Original anchors are the next values: [230 232], [168 83], [194 235], [291 175], [316 146]:
So why anchors represented by small numbers with floating point instead of original values?
Due to YOLO algorithm we need to scale anchors with respect to the feature map in neural network architecture. For example in YOLO-tiny input image has size 416x416 and that last feature map size is 13x13. Scale ratio is 13/416. We mutiply each value of original values with scale ratio: [230, 232] * (13/416)=[7.19, 7.25]. That’s right - we got same numbers.

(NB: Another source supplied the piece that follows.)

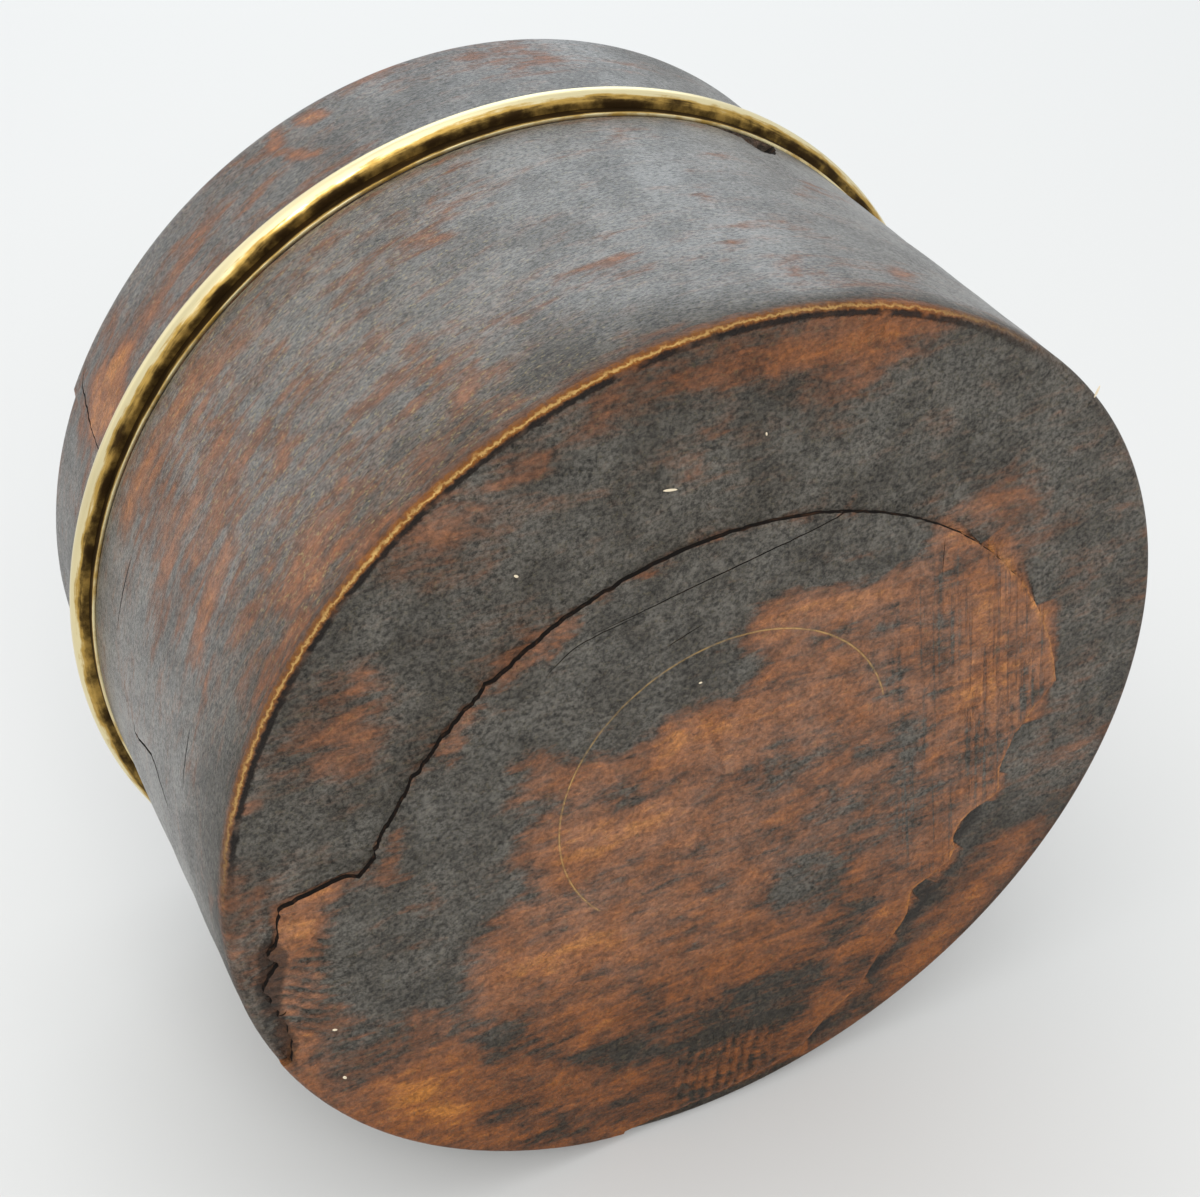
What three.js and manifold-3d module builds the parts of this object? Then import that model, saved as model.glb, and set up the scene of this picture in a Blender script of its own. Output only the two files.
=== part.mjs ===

4. Download weights (here) and place it to darkflow/bin
tiny-yolo-voc.weights corresponds to tiny-yolo.cfg
yolo.weights corresponds to yolo.cfg
5. Follow instructions on how you can run a model
flow --model cfg/yolo-fruits.cfg --load bin/yolo-tiny.weights --train --gpu 1.0 --annotation ../train/annotations --dataset ../train/images
--gpu 1.0 - shows how much performance of GPU is going to be used. If there is no GPU in your PC remove this flag (But be ready to wait a while when you training on CPU). If you paused or stopped training process you can easily continue with the same command but with flag:
--load -1 - takes the latest checkpoint from ../darkflow/ckpt/
I suggest you to look at Tensorboard while training model. Darkflow automatically saves summaries to ../darkflow/summary/ folder. Simply run:
tensorboard --logdir=../darkflow/summary --port=6001
Go to your browser, print https://localhost:6001 and checkout loss function. Loss graph updates in real-time so you can easily check when there are any mistakes. If loss value do not become smaller then network does not learn anything.
‘None type’ has no attribute ‘shape’
This means that there is no image according to specified filename in annotations. Check that image filenames in annotations corresponds to filenames in images folder.
OUT_OF_MEMORY (when using GPU)
When using GPU all data has to be loaded to GPU memory buffer. Sometimes there is not enough space to place all data. As possible solution you can decrease batch size (default=16) using flag:
Simplest way to evaluate model is to use darkflow command line tool:
flow --imgdir ../test/images --model cfg/yolo-fruits.cfg --load -1 --threshold 0.1 --gpu 1.0
Notice that we set threshold value to 0.1 (default value - 0.6), because we want to see all detections from our model. But play with threshold and find best value.
Once you satisfied with the accuracy of your model you can export it and use in real application. Just type the next command:
flow --model cfg/yolo-fruits.cfg --load -1 --savepb
You can find your model yolo_fruits.pb and .meta in ../darkflow/built_graph/ folder. For detailed explanation look at section ‘Save the built graph to a protobuf file (.pb)’.
Let prepare Raspberry PI.
Install OS. Check out this guide.
Note: I’ve tested model deployment on Raspbian OS.
Install Tensorflow. Go here.
Note: Look at section “Installing from Pip” and do exactly the same steps. Install for python 3.
Install OpenCV. Go here.
Install Darkflow as in previous steps.
Note: To install Cython use:
sudo pip3 install Cython
Now you have everything ready to use and test your model. (Code)
Copy yolo_fruits.pb and yolo_fruits.meta to Raspberry Pi.
Run command in darkflow folder:
flow --pbLoad yolo_fruits.pb --metaLoad yolo_fruits.meta demo camera
Forward pass neural networks on CPU is time consuming so be ready to get from <1 FPS. I’ve tested on Raspberry PI 2 and got 0.3 FPS, but it could be slight faster on Raspberry PI 3.
Using model on smartphone would be much faster as it have GPU.
Change color of bounding boxes:
Go to .meta file and find ‘colors’ field. Change colors in RGB format
Change labels names:
Go to .meta file and find labels field. Change colors names
Change threshold to identify object with more confidence.